Comentario a las lecturas del XVIII domingo del Tiempo Ordinario. ABC, 3 de agosto de 1996.
Agua para los sedientos, alimentos varios para los que tienen hambre, bienes para los pobres. Así proclama Isaías el don y la cercanía de Dios a los hombres. “Venid a mí –dice el Señor–, escuchadme y viviréis y sellaré con vosotros alianza perpetua”.
El problema está en que hay muchos que buscan lo que no puede satisfacerles, y no buscan lo que verdaderamente necesitan. No podemos pedir, ni buscar en otros y en otras cosas lo que únicamente puede darnos Dios. Y también están los satisfechos, los que gozan con su hartazgo de cosas naturales, los que no sienten la inquietud de pedir, ni de extender las manos a Dios para recibir.
Pobres los que ni siquiera son capaces de recitar un Padrenuestro, porque “ya lo tienen todo”. Una mujer de nuestro tiempo, la hija de Onassis, escribió un día estas palabras, antes de su desgraciada muerte: “La tragedia mía ha sido no poder desear nada, porque lo tenía todo”. Le faltó añadir: todo lo que este mundo puede dar, que siempre es poco. Una vez más las palabras de san Agustín: “Nos has hecho, Señor, para Ti, y nuestro corazón está inquieto hasta que descanse en Ti”.
En el Evangelio se nos narra que Jesús siente compasión de aquella multitud, que le sigue, hambrienta y en gran número enferma. Cuando los Apóstoles se le acercan para decirle que es muy tarde y que conviene despedir a los que allí están, y puedan así ir a las aldeas próximas y comprar algún alimento, les dice “Dadles vosotros de comer”. Era anunciar un cambio de mentalidad. En el futuro, cuando el Evangelio hubiese arraigado y el cristianismo fuese la nueva religión de los creyentes en Cristo, el individualismo, que nos hace mirarnos unos a otros con indiferencia, tendría que desaparecer.
La presencia de Cristo en el hombre es la interioridad cristiana. Este mismo Cristo que vive en mí vive en el otro y en el otro, en todos cuantos creen en Él. Los que creen forman la nueva comunidad. De ello resulta una comunidad de vida. Estamos fraternalmente unidos, formamos la familia de los hijos de Dios. Eucaristía y amor hacen la Iglesia. Y no solo con los que creen; también con todos los que están llamados a creer, es decir, con todos los hombres, pues todos son imagen de Dios. En lugar del odio que nos separa y desata guerras, el amor, que nos pide respeto y ayuda a los demás.
Seguir con el ansia de riquezas, cuando se tiene tanto y tanto en casa, y hay tantos hambrientos y enfermos, que arrastran consigo mismo su hambre y su enfermedad, es un delito. La Iglesia de Cristo es la nueva Alianza, la nueva cercanía de Dios con los hombres.

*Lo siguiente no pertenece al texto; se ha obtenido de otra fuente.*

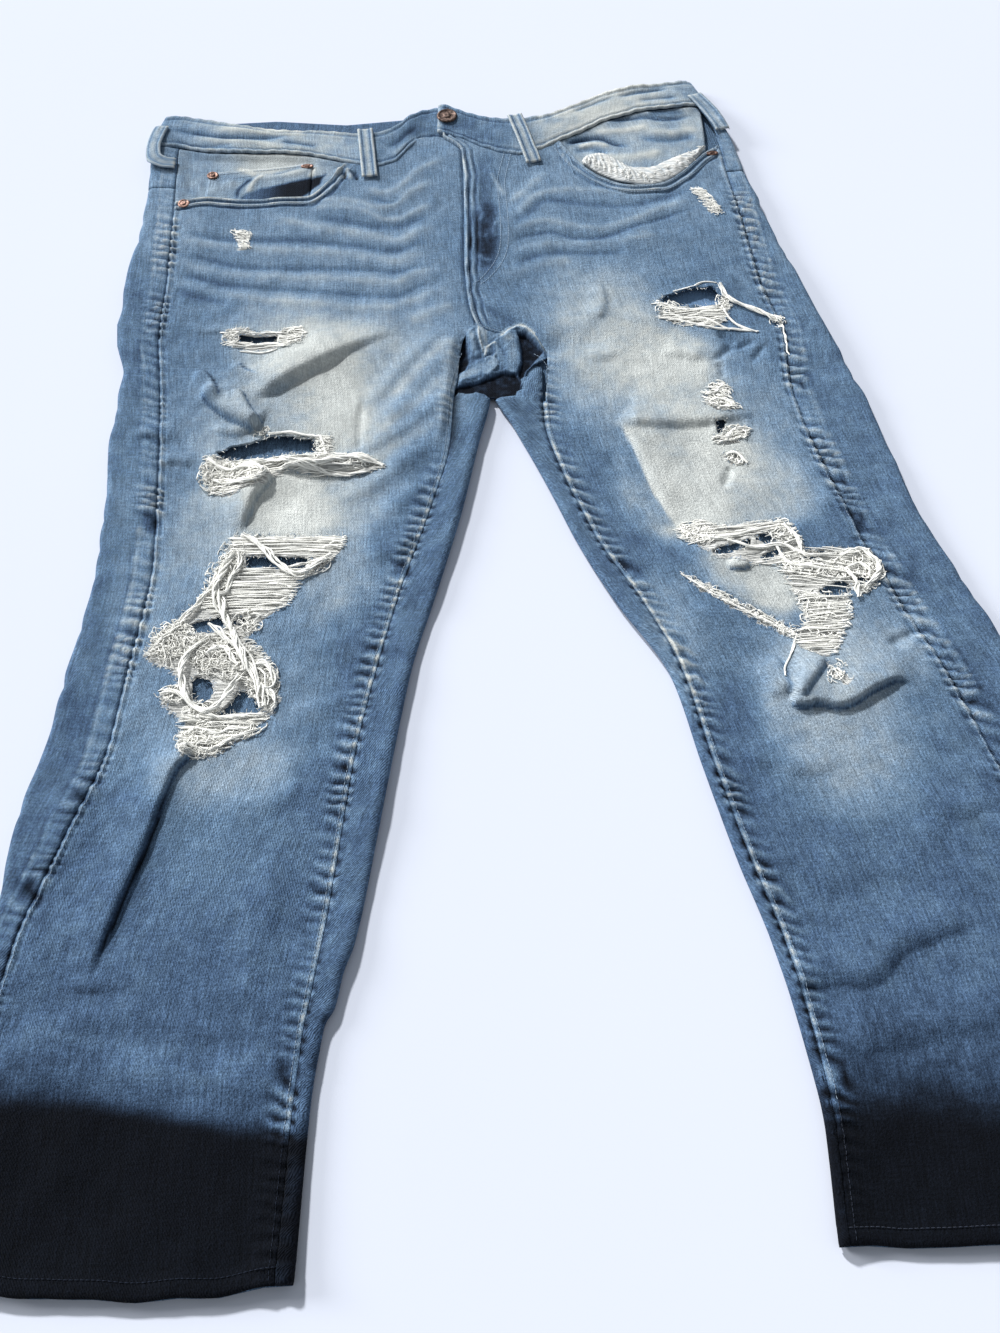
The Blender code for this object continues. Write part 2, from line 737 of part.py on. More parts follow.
def cut_rips(panel, side):
    """Holes torn right through the front, each a spindle with a ragged waist."""
    for number, rip in enumerate(rip for rip in RIPS if rip.panel == side):
        turn = math.radians(rip.angle)
        outline = []
        for share, width in RIP_OUTLINE:
            x = share * rip.length
            y = width * rip.width
            across = rip.x + x * math.cos(turn) - y * math.sin(turn)
            outline.append((across, rip.y + x * math.sin(turn) + y * math.cos(turn)))
        cut_prism(panel, "rip_cutter_%s_%d" % (side, number), outline)


def build_waistband(side):
    """One half of the band, from the fly round the side to the centre back."""
    table = WAISTS[side]
    front = table[1:] if side == "right" else table[:-1]
    front = front[::-1] if side == "right" else front
    rows = []
    for share in (0.0, 0.5, 1.0):
        row = []
        for place in front:
            y = mix(place.seam + GAP / 2, place.top, share)
            lapped = smoothstep(-0.108, -0.092, place.x) if side == "right" else 0.0
            under = BAND_OVERLAP * lapped
            row.append(Spot((place.x, y, top_height(side, place.x, y) - under), UP))
        row += seat_row(side, lambda c: mix(
            waist_line(side, c, "seam") + GAP / 2, waist_line(side, c, "top"), share))
        rows.append(row)
    band = wall("waistband_" + side, rows, BAND, "denim")
    if side == "left":
        radius = SHANK_RADIUS + 2 * GAP
        cut_prism(band, "buttonhole", circle(BUTTON_X, BUTTON_Y, radius, SHANK_SEGMENTS))


def turned(name, x, y, base, profile, segments, material):
    """A closed turned piece from a profile of (radius, height) points above base."""
    bm = bmesh.new()
    rings = []
    for radius, height in profile:
        ring = circle(x, y, radius, segments)
        rings.append([bm.verts.new((*spot, base + height)) for spot in ring])
    bm.faces.new(rings[0])
    bm.faces.new(rings[-1])
    for low, high in zip(rings, rings[1:]):
        for k in range(segments):
            n = (k + 1) % segments
            bm.faces.new((low[k], low[n], high[n], high[k]))
    obj = new_object(name, bm, material)
    obj.data.shade_smooth()
    obj.data.set_sharp_from_angle(angle=math.radians(SMOOTH_ANGLE))


def build_button():
    """The head on the band, with its shank through the buttonhole to the band below."""
    surface = top_height("left", BUTTON_X, BUTTON_Y)
    base = surface - BAND / 2 + GAP
    head = surface + BAND / 2 + GAP - base
    profile = ((SHANK_RADIUS, 0.0), (SHANK_RADIUS, head), (BUTTON_RADIUS * 0.94, head),
               (BUTTON_RADIUS, head + BUTTON_HEIGHT * 0.4), (BUTTON_RADIUS * 0.8, head + BUTTON_HEIGHT),
               (BUTTON_RADIUS * 0.45, head + BUTTON_HEIGHT * 0.8))
    turned("top_button", BUTTON_X, BUTTON_Y, base, profile, BUTTON_SEGMENTS, "brass")


def build_rivet(rivet):
    base = top_height(rivet.side, rivet.x, rivet.y) + rivet.lift
    profile = ((RIVET_RADIUS, 0.0), (RIVET_RADIUS, RIVET_HEIGHT * 0.3),
               (RIVET_RADIUS * 0.6, RIVET_HEIGHT), (RIVET_RADIUS * 0.25, RIVET_HEIGHT * 0.6))
    turned(rivet.name, rivet.x, rivet.y, base, profile, RIVET_SEGMENTS, "copper")


def build_pocket(side):
    """The facing behind a scooped opening, and the pocket bag that hangs from it."""
    pocket = POCKETS[side]
    xs = [row.x for row in WAISTS[side] if pocket.low_x <= row.x <= pocket.high_x]
    if pocket.edge_x > pocket.high_x:
        xs.append(pocket.edge_x)
    rows = []
    for share in steps(0.0, 1.0, POCKET_ROWS):
        row = []
        for x in xs:
            low = read_straight(SCOOPS[side], "x", "y", x) - FACING_DEPTH
            high = read_straight(WAISTS[side], "x", "seam", x) - GAP / 2
            y = mix(low, high, share)
            limit = side_x(side, "outseam", y) - OUTWARD[side] * GAP / 2
            place = max(x, limit) if side == "right" else min(x, limit)
            row.append(Spot((place, y, top_height(side, place, y) - pocket.drop), UP))
        rows.append(row)
    wall("pocket_facing_" + side, rows, THIN, "denim")
    build_bag(side, pocket)


def build_bag(side, pocket):
    """From the facing's lower edge down to the back layer."""
    rows = []
    for y in steps(BAG_BOTTOM_Y, pocket.bag_top_y, BAG_ROWS):
        share = smoothstep(0.22, 0.30, y)
        row = []
        for x in steps(pocket.bag_low_x, pocket.bag_high_x, BAG_COLUMNS):
            low = floor_height(y) + (DENIM + THIN) / 2 + GAP
            high = top_height(side, x, y) - pocket.drop - THIN - 2 * GAP
            row.append(Spot((x, y, mix(low, high, share)), UP))
        rows.append(row)
    wall("pocket_bag_" + side, rows, THIN, "pocketing")


def build_coin_pocket():
    (x0, low), (x1, high) = COIN_POCKET
    rows = []
    for share in steps(0.0, 1.0, POCKET_ROWS):
        row = []
        for x in steps(x0, x1, BAG_ROWS):
            y = mix(low, high + COIN_SLANT * (x - x1), share)
            row.append(Spot((x, y, top_height("right", x, y) - LAYER), UP))
        rows.append(row)
    wall("coin_pocket", rows, THIN, "denim")


def build_fly_piece(piece, thickness, row_count):
    """A flat piece behind the left edge of the front."""
    rows = []
    for y in steps(piece.low, piece.high, row_count):
        edge = read(FLY_EDGE, "y", "x", y)
        xs = steps(edge + piece.start, edge + piece.end, 2)
        rows.append([Spot((x, y, top_height("left", x, y) - piece.drop), UP) for x in xs])
    wall(piece.name, rows, thickness, piece.material)


def build_loop(loop):
    """A belt loop on the front of the band, its ends lying on the cloth."""
    lift = (BAND + LOOP_WALL) / 2 + LOOP_LIFT
    rows = []
    for share in steps(-0.5, 0.5, LOOP_ROWS):
        row = []
        for across in (-LOOP_WIDTH / 2, 0.0, LOOP_WIDTH / 2):
            along = share * loop.length
            x = loop.x + across * math.cos(loop.lean) - along * math.sin(loop.lean)
            y = loop.y + across * math.sin(loop.lean) + along * math.cos(loop.lean)
            row.append(Spot((x, y, top_height(loop.side, x, y) + lift), UP))
        rows.append(row)
    wall("belt_loop_" + loop.name, rows, LOOP_WALL, "denim")


def build_back_loop():
    """The centre back loop, under the band."""
    mid_y = (BACK_LOOP_LOW_Y + BACK_LOOP_HIGH_Y) / 2
    mid = read(CENTRE_BACK, "y", "x", mid_y)
    z = floor_height(mid_y) - BAND / 2 - GAP - BACK_LOOP_WALL / 2
    rows = []
    for y in steps(BACK_LOOP_LOW_Y, BACK_LOOP_HIGH_Y, POCKET_ROWS):
        rows.append([Spot((x, y, z), UP) for x in (mid - LOOP_WIDTH / 2, mid + LOOP_WIDTH / 2)])
    wall("belt_loop_back", rows, BACK_LOOP_WALL, "denim")


# ---------------------------------------------------------------- the whole garment
def clear_scene():
    for obj in list(bpy.data.objects):
        bpy.data.objects.remove(obj, do_unlink=True)


def make_materials():
    for name, (colour, roughness, metallic) in MATERIALS.items():
        material = bpy.data.materials.new(name)
        material.use_nodes = True
        shader = material.node_tree.nodes["Principled BSDF"]
        shader.inputs["Base Color"].default_value = (*colour, 1.0)
        shader.inputs["Roughness"].default_value = roughness
        shader.inputs["Metallic"].default_value = metallic


def main():
    clear_scene()
    make_materials()
    for side in ("right", "left"):
        build_back_panel(side)
        build_yoke(side)
        build_back_pocket(side)
        build_front_panel(side)
        build_pocket(side)
        build_waistband(side)
    build_coin_pocket()
    for piece in FLY_PIECES:
        build_fly_piece(piece, THIN, BAG_ROWS)
    build_fly_piece(SLIDER, SLIDER_WALL, 1)
    for loop in LOOPS:
        build_loop(loop)
    build_back_loop()
    build_button()
    for rivet in RIVETS:
        build_rivet(rivet)


main()
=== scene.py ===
"""Looks of the ripped jeans that lie flat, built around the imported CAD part.

Lengths are metres in the part's frame. Marks on the cloth are placed in centimetres on a
plan of the garment whose origin lies PLAN_X, PLAN_Y from the frame's; at() turns one into
the other. Right and left are the wearer's.
"""

import math
from collections import namedtuple

import bpy
import mathutils
import numpy as np
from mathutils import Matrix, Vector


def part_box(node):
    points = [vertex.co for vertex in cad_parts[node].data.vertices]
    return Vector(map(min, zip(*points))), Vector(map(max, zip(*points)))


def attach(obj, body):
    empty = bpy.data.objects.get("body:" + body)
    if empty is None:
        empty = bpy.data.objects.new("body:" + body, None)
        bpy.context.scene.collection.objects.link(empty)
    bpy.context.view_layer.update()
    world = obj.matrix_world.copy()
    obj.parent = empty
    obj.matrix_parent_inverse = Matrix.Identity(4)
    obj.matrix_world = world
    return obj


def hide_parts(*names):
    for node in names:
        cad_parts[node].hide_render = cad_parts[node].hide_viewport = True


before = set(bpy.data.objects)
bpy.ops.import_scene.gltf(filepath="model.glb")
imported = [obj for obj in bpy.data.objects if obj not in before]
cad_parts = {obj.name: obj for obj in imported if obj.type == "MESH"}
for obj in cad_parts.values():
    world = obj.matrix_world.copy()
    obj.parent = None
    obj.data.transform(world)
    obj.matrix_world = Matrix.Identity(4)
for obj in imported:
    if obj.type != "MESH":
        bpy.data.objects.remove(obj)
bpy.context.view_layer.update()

# ---------------------------------------------------------------- sizes, as in the CAD part
DENIM = 0.0015
BAND = 0.0026
THIN = 0.0010
LAYER = 0.0019
CROTCH_DROP = 0.0034
FLOOR_MID = DENIM / 2
SEAT_LIFT = 0.0016
WAIST_LIFT = 0.0006
HEMS = {"right": -0.470, "left": -0.447}
GAP_TOP_Y = 0.111
CROTCH_Y = 0.162
FAN_Y = 0.178
BLEND_Y = 0.250
FLY_LAP = 0.010
OUTWARD = {"right": -1.0, "left": 1.0}
YOKE_SIDE_Y = {"right": 0.330, "left": 0.352}
YOKE_BACK_Y = 0.292
EDGE_RISE = 0.0024
EDGE_REACH = 0.016
PLAN_X = 2.9
PLAN_Y = 49.4
CM = 0.01
MM = 0.001
FOLD_POINTS = 24         # points of the smooth line of a low fold
NOISE_SIZE = 128         # cells before the noise repeats

# each row: y, side fold of the garment, outseam on the front
SIDES = {
    "right": ((-0.470, -0.305, -0.298), (-0.414, -0.308, -0.301), (-0.354, -0.311, -0.303),
              (-0.294, -0.314, -0.299), (-0.234, -0.314, -0.283), (-0.174, -0.306, -0.267),
              (-0.114, -0.301, -0.263), (-0.054, -0.297, -0.259), (0.006, -0.299, -0.263),
              (0.066, -0.305, -0.269), (0.126, -0.305, -0.277), (0.166, -0.315, -0.283),
              (0.226, -0.317, -0.285), (0.286, -0.315, -0.289), (0.346, -0.317, -0.294),
              (0.386, -0.320, -0.297), (0.430, -0.313, -0.291)),
    "left": ((-0.447, 0.320, 0.312), (-0.394, 0.321, 0.312), (-0.344, 0.321, 0.308),
             (-0.294, 0.320, 0.300), (-0.244, 0.317, 0.289), (-0.184, 0.311, 0.272),
             (-0.124, 0.301, 0.254), (-0.064, 0.281, 0.231), (-0.014, 0.262, 0.214),
             (0.036, 0.250, 0.200), (0.086, 0.241, 0.188), (0.126, 0.230, 0.183),
             (0.166, 0.219, 0.183), (0.226, 0.203, 0.171), (0.286, 0.187, 0.1645),
             (0.346, 0.174, 0.158), (0.406, 0.163, 0.1515), (0.476, 0.135, 0.122)),
}
# each row: y, inseam on the front, the leg's inner fold
INNERS = {
    "right": ((-0.470, -0.138, -0.129), (-0.414, -0.1375, -0.1285), (-0.377, -0.1365, -0.1276),
              (-0.352, -0.135, -0.1252), (-0.338, -0.134, -0.1232), (-0.329, -0.1325, -0.1185),
              (-0.310, -0.130, -0.1150), (-0.294, -0.128, -0.110), (-0.234, -0.122, -0.101),
              (-0.174, -0.116, -0.093),
              (-0.114, -0.106, -0.084), (-0.054, -0.093, -0.069), (0.006, -0.077, -0.055),
              (0.066, -0.064, -0.044), (0.111, -0.062, -0.036), (0.136, -0.058, -0.036),
              (0.162, -0.050, -0.037)),
    "left": ((-0.447, 0.143, 0.138), (-0.394, 0.144, 0.139), (-0.344, 0.139, 0.133),
             (-0.294, 0.130, 0.123), (-0.244, 0.115, 0.108), (-0.184, 0.100, 0.093),
             (-0.124, 0.087, 0.079), (-0.064, 0.062, 0.045), (-0.014, 0.035, 0.021),
             (0.036, 0.016, 0.001), (0.086, 0.003, -0.021), (0.111, 0.002, -0.033),
             (0.136, 0.002, -0.035), (0.162, -0.020, -0.036)),
}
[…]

Es la realización concreta de las promesas del Reino, la familia de los hijos de Dios reunidos en Cristo, alimentados por el mismo pan y vivificados por el mismo amor.
En cada época histórica y en cada uno de nosotros tiene una presentación distinta, pero por Cristo y el Espíritu que la vivifica es la misma siempre. La Iglesia, por Cristo, por el Espíritu Santo, por la comunión de los santos, es la plenitud, que obra en la historia, la Madre que engendra hijos continuamente. Es una realidad de fe, que solo puede captarse y vivirse con amor. Ese “dadles vosotros de comer” indica que podemos ser responsables del hambre de los demás.
El cristiano es todo lo contrario a un egoísta desentendido de los problemas del mundo. Es justo que al menos por la vía de los impuestos y leyes fiscales se procure una mayor igualdad entre los hombres. Como es injusto que por la vía de la corrupción y el robo se generen riquezas, que merecen el peor de los castigos.